** start of TASK DATA **

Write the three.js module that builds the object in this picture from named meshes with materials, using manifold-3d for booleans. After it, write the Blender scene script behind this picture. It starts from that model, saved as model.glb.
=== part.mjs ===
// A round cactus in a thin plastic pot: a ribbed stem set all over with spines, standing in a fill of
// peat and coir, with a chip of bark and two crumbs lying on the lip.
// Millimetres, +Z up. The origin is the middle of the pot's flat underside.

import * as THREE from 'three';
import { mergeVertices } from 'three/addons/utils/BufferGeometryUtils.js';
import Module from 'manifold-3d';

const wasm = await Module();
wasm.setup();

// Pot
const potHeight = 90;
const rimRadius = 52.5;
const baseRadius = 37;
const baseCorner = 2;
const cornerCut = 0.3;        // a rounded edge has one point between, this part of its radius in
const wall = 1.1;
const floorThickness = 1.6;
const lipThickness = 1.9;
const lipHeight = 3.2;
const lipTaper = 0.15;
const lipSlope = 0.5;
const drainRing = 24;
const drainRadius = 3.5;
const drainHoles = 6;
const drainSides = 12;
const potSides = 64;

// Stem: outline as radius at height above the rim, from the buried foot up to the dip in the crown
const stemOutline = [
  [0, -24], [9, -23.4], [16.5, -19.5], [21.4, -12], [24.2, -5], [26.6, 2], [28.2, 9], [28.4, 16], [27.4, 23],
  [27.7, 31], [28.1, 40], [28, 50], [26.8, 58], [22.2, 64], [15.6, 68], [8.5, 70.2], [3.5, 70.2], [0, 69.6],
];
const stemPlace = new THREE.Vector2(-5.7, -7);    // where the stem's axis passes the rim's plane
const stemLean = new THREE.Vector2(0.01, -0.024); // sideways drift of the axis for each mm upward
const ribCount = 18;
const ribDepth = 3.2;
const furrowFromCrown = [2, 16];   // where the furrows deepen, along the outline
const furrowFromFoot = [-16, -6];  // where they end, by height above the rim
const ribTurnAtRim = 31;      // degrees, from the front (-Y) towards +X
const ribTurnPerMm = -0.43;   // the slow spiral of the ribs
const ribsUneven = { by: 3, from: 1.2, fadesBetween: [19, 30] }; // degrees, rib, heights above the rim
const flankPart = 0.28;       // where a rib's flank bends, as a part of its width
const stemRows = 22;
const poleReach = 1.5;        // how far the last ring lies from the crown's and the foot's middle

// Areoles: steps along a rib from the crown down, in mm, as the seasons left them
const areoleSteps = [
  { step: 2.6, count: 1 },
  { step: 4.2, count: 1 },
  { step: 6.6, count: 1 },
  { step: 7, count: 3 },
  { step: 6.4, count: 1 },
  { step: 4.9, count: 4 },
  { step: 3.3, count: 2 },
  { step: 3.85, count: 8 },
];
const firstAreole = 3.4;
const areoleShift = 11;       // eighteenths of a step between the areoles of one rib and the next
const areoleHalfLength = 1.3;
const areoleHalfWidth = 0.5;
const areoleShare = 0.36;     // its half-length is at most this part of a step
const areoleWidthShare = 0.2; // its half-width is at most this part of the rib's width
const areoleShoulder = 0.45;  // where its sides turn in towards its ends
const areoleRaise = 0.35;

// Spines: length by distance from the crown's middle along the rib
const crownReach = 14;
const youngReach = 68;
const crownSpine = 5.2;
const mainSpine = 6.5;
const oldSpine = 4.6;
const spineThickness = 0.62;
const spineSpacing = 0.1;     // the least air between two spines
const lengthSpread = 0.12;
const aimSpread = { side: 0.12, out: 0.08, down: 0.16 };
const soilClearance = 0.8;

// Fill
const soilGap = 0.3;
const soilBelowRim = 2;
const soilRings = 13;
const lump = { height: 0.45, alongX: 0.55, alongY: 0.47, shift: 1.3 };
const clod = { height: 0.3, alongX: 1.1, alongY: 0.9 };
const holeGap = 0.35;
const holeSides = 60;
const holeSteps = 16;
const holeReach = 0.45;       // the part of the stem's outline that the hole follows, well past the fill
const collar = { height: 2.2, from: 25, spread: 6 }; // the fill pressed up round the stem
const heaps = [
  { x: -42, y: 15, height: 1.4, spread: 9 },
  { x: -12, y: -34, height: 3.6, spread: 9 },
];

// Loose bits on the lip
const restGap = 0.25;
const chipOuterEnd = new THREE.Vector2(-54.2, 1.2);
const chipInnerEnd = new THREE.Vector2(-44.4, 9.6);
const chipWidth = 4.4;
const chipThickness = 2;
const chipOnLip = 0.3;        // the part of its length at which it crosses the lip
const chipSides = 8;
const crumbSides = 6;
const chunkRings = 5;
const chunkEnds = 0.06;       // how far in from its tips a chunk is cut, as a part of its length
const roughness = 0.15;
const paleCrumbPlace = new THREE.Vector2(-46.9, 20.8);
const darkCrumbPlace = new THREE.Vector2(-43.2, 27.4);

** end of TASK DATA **
** start of TASK DATA **

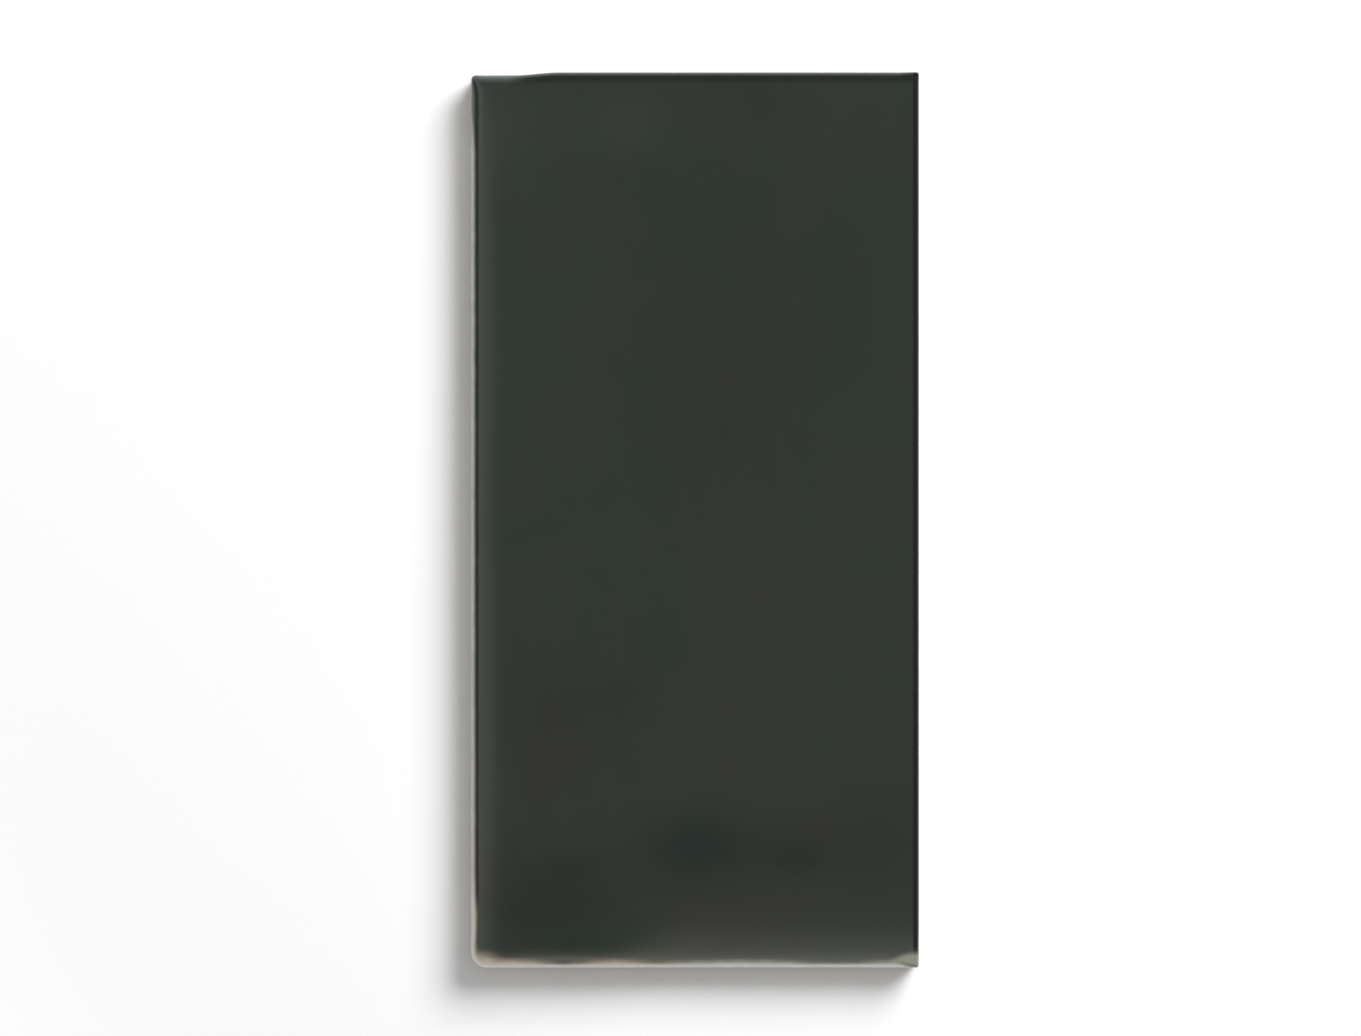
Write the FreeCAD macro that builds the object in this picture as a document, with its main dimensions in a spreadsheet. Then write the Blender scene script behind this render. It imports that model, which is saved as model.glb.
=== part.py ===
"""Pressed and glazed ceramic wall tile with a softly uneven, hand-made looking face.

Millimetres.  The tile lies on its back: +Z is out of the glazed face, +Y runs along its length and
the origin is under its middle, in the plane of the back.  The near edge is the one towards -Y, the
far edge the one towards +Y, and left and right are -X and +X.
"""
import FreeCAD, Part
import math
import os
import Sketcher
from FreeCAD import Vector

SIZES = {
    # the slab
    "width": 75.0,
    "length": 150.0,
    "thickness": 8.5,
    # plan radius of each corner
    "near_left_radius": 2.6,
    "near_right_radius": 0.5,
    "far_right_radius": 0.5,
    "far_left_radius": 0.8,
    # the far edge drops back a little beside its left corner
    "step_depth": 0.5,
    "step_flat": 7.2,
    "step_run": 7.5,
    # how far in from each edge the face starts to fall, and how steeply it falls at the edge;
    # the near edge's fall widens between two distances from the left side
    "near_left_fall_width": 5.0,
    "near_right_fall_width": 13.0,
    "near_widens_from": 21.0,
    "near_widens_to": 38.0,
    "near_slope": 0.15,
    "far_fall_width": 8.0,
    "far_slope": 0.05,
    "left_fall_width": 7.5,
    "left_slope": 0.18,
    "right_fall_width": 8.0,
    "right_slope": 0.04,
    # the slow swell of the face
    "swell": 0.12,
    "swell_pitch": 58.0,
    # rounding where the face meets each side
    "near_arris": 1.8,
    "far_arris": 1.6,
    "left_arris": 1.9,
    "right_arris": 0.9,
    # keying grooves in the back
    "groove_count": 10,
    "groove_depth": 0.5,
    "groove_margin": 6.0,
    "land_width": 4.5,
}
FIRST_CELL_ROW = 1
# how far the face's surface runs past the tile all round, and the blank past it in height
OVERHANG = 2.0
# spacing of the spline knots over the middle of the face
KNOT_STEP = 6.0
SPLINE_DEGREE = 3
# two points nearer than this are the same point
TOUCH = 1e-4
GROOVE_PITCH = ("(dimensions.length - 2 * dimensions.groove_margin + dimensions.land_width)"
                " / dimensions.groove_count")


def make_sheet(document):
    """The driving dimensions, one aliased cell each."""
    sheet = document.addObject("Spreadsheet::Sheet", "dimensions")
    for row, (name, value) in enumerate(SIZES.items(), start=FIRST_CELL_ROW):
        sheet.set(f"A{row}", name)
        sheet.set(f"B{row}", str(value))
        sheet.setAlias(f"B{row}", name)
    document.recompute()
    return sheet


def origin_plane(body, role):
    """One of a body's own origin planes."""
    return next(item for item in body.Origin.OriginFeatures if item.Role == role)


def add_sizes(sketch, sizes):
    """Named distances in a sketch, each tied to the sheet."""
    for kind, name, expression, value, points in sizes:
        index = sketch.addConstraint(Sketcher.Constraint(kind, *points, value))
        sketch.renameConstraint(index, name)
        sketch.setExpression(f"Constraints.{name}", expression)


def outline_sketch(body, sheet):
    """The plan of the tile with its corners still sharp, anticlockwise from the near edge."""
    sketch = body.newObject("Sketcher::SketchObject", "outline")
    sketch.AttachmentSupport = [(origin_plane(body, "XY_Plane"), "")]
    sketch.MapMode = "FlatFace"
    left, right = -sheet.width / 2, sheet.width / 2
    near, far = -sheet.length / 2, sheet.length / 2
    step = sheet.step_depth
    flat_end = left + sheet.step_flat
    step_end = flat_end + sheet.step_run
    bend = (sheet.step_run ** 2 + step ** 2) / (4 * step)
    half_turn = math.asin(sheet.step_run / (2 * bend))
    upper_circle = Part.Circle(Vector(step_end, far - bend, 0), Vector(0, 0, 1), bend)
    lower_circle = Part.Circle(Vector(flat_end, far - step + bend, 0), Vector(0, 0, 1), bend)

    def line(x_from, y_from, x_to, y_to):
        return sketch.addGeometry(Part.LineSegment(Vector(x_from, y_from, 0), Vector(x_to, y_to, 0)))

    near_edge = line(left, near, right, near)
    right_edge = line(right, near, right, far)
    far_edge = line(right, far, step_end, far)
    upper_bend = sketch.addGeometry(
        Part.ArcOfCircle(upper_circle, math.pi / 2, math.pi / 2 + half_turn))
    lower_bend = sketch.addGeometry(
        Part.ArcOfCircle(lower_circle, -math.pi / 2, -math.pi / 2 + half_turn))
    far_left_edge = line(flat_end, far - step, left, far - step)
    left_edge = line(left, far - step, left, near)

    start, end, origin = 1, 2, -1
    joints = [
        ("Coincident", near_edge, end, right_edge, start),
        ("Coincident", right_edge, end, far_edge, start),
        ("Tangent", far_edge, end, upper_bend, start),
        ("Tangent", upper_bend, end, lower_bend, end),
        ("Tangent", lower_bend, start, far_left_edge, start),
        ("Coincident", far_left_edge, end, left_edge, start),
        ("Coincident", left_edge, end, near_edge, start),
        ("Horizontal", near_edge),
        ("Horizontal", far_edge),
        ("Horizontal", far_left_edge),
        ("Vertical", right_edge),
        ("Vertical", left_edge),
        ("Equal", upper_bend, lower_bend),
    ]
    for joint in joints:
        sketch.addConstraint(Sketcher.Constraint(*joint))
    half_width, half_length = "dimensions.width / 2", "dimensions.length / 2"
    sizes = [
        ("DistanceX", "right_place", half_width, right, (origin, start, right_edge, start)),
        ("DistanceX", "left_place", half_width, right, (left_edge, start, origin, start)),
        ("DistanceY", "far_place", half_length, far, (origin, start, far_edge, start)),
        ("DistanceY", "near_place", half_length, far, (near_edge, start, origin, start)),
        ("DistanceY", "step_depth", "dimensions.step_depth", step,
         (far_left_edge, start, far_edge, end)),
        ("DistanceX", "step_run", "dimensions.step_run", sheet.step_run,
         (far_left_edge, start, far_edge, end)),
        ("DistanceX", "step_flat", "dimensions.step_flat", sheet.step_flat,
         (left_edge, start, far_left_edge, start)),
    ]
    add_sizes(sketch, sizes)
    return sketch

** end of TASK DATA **

TASK OBJECTIVE :: Using the entries above, give again exactly the lines from the line holding "Write the FreeCAD" through the line holding "hand-made looking face.". Include both end lines and nothing else.

RESULT FOR THIS EXERCISE ::
Write the FreeCAD macro that builds the object in this picture as a document, with its main dimensions in a spreadsheet. Then write the Blender scene script behind this render. It imports that model, which is saved as model.glb.
=== part.py ===
"""Pressed and glazed ceramic wall tile with a softly uneven, hand-made looking face.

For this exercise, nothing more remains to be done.